Schubert 2 & 4 – Nott Bamberg

0 of 5 stars

Symphony No.2 in B flat, D125
Symphony No.4 in C minor, D417 (Tragic)

Bamberger Symphoniker
Jonathan Nott

Recorded in Sinfonie an der Regnitz, Joseph-Keilberth-Saal, Bamberg in 2003 – on 25 & 26 March (Symphony No.2) and 18 & 19 December

Reviewed by: Douglas Cooksey

Reviewed: February 2005
CD No: TUDOR 7142
[CD/SACD Hybrid]
Duration: 68 minutes



This is one of the first batch of Bamberg Symphony releases from the Swiss-based company, Tudor, a co-production with Bavarian Radio – normally a guarantee that the sound quality is likely to be excellent. And so it proves – open and natural sounding even when played as an ‘ordinary’ CD. Of course, this would be of little account were the performances not of comparable quality.

As anyone who was at the Bamberg Symphony’s two concerts during the 2003 Edinburgh International Festival is already well aware, the combination of Jonathan Nott and this orchestra is definitely one to watch. Still relatively unknown in the UK – one recent concert with the London Philharmonic aside – Nott has been the Bamberg Symphony’s Principal Conductor since January 2000 – it is a warm and unfailingly musical partnership.

As I discovered on a recent visit, the actual town of Bamberg, nestling up against the Czech border, is idyllic picture-postcard example of ‘old Germany’. A deep gorge with a river runs through it, and its centre is living history. Undoubtedly conducive to music-making, Bamberg is an amiable, civilised place, one where the citizens took it upon themselves to erect a plaque apologising to the Jews for what had been done to them during the Nazi dictatorship. Contrary to the modest size of the town, the orchestra enjoys a subscription of several thousand.
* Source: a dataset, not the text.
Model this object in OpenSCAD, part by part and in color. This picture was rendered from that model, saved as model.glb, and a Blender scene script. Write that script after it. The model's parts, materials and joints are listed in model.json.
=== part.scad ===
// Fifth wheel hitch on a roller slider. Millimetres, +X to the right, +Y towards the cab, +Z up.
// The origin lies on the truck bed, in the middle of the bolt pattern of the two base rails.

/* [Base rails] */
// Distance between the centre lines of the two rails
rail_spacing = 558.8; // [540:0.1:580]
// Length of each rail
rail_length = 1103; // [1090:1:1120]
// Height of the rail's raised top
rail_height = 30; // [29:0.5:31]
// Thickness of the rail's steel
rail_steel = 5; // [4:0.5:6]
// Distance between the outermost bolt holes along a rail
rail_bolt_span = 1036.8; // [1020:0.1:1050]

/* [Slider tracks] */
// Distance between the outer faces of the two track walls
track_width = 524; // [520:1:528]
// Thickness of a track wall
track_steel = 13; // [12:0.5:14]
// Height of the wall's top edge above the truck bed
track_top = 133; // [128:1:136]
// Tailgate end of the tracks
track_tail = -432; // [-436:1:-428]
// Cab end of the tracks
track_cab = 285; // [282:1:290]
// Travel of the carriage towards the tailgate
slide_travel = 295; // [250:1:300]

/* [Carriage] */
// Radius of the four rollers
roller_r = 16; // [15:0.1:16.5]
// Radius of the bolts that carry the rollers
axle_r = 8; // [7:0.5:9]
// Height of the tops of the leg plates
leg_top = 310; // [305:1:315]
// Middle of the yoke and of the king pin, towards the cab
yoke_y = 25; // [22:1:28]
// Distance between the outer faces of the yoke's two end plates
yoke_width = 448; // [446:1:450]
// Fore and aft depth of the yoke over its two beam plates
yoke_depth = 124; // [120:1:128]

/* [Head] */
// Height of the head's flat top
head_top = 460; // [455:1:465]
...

When so many orchestras play Schubert as if he were Beethoven, the first characteristic to notice about these performances is the relaxed and confident sense of style; the Bambergers instinctively find the right unforced tone of voice for this music. Tempos are generally unhurried, all repeats are taken – both symphonies last around 34 minutes – and the music sings naturally, aided (maybe) by Nott’s own background as a singer. Bamberg is obviously the sort of low-pressure place where things take just as long as they need to – in order to get done properly.
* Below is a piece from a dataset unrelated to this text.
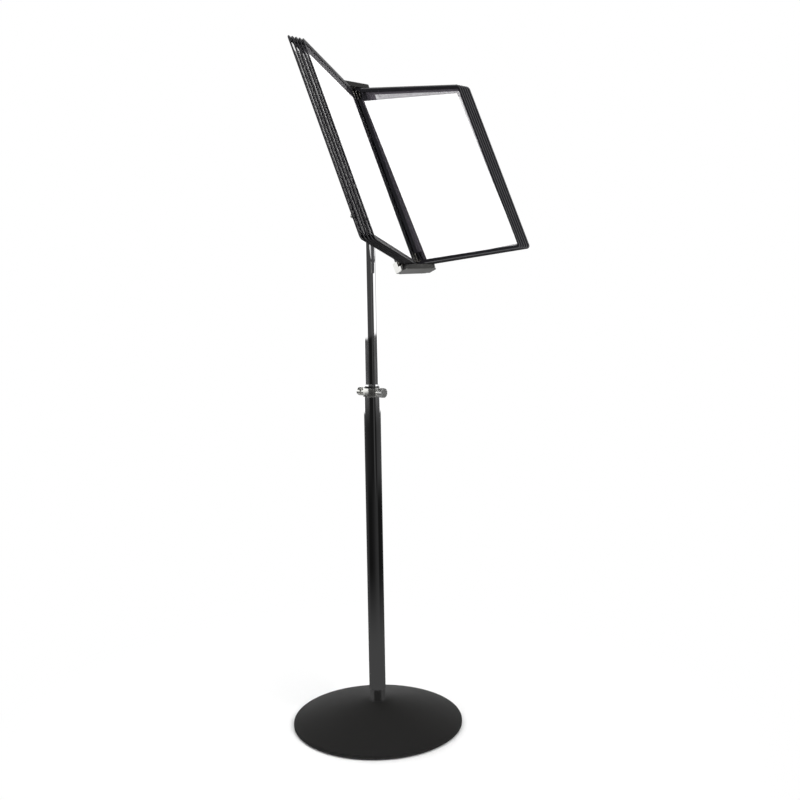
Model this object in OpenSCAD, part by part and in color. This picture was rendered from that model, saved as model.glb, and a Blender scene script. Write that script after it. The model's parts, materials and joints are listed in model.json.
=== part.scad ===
// Floor-standing flip display: a round weighted foot, a telescoping mast that turns,
// and a tilting head with two fans of hinged A4 display pockets.
// Millimetres, +Z up. The origin is the centre of the foot on the floor, the mast runs
// along Z, and the reader stands on the -Y side.

/* [Foot] */
// Diameter of the foot
base_d = 302; // [260:2:360]
// Height of the foot's rim
rim_h = 8; // [6:0.5:12]
// Height of the dome where the mast leaves it
dome_h = 44; // [36:1:52]

/* [Mast] */
// Outside diameter of the lower tube
outer_d = 29; // [28:0.5:34]
// Outside diameter of the sliding upper tube
inner_d = 24.5; // [23:0.5:25]
// Height of the lower tube's mouth
mouth_z = 607; // [520:1:700]
// Height of the tilt axis
tilt_z = 900; // [880:1:960]
// Length of the upper tube
inner_len = 700; // [620:5:740]

/* [Head] */
// How far the head leans back from upright, in degrees
lean = 24; // [0:1:50]
// Distance from the tilt axis forward to the row of hinge pins
row_y = 60; // [56:1:80]
// Distance from the tilt axis down to the lower ends of the pages
page_drop = 117.6; // [100:0.5:150]
// Length of the two hinge brackets
bracket_w = 91; // [88:1:110]

/* [Pages] */
// Width of a page from its hinge axis to its free edge
page_w = 233; // [225:1:250]
// Height of a page
page_h = 324; // [312:1:335]
// Thickness of a page's border
page_t = 1.6; // [1.4:0.1:1.8]
// Distance between neighbouring hinge pins
pitch = 7.7; // [7.5:0.1:9]
// Angle of the left pages forward of the row, in degrees
left_angle = 24.5; // [18:0.5:45]
// Angle of the right pages forward of the row, in degrees
right_angle = 15.6; // [15:0.1:45]

/* [Hidden] */
$fn = 64;
pages = 10;
half = pages / 2;

function two_digits(i) = i < 10 ? str("0", i) : str(i);
function page_names(stem) = [for (i = [1:pages]) str(stem, "_", two_digits(i))];

slack = 0.05;              // radial clearance of every running fit
over = 1;                  // how far a cutting tool runs past a face
flush = 0.1;               // gap between faces that slide on each other

// Foot
pad_h = 2.5;
pad_r = base_d / 2 - 8;
shell_t = 1.5;
rim_r = 2.5;
rim_turn = 20;             // degrees from the rim's crown to where the dome meets it
rim_c = [base_d / 2 - rim_r, rim_h - rim_r + 0.5];
shell_gap = 0.3;
weight_edge = 6;           // how far the weight stays inside the dome's foot
dome_in = [outer_d / 2 + 1.5, dome_h];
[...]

The second quality one notices is a palpable sense of enjoyment and relish in the playing; this is a fine orchestra at ease with itself, one which enjoys its music-making and the players’ evident pleasure communicates itself vividly to the listener. How vibrantly these musicians characterise the less tractable of Schubert’s inspirations – such as the outer movements of the Fourth Symphony, finding light and shade where others either force the pace or simply plod. Without recourse to manicured over-interpretation, these symphonies’ Andantes and Minuets are subtly varied, each finding its own distinctive personality and tone of voice.

Occasionally a performance comes along which rekindles one’s love for a piece such as Schubert’s so-called ‘Tragic’ Symphony (which I thought I had tired of). All I can report is that, far from being a chore – and having now played it several times – this one has proved an increasing pleasure. It is good news that Nott and the Bambergers are recording the complete Schubert symphony cycle since they have an obvious affinity with this agreeable music.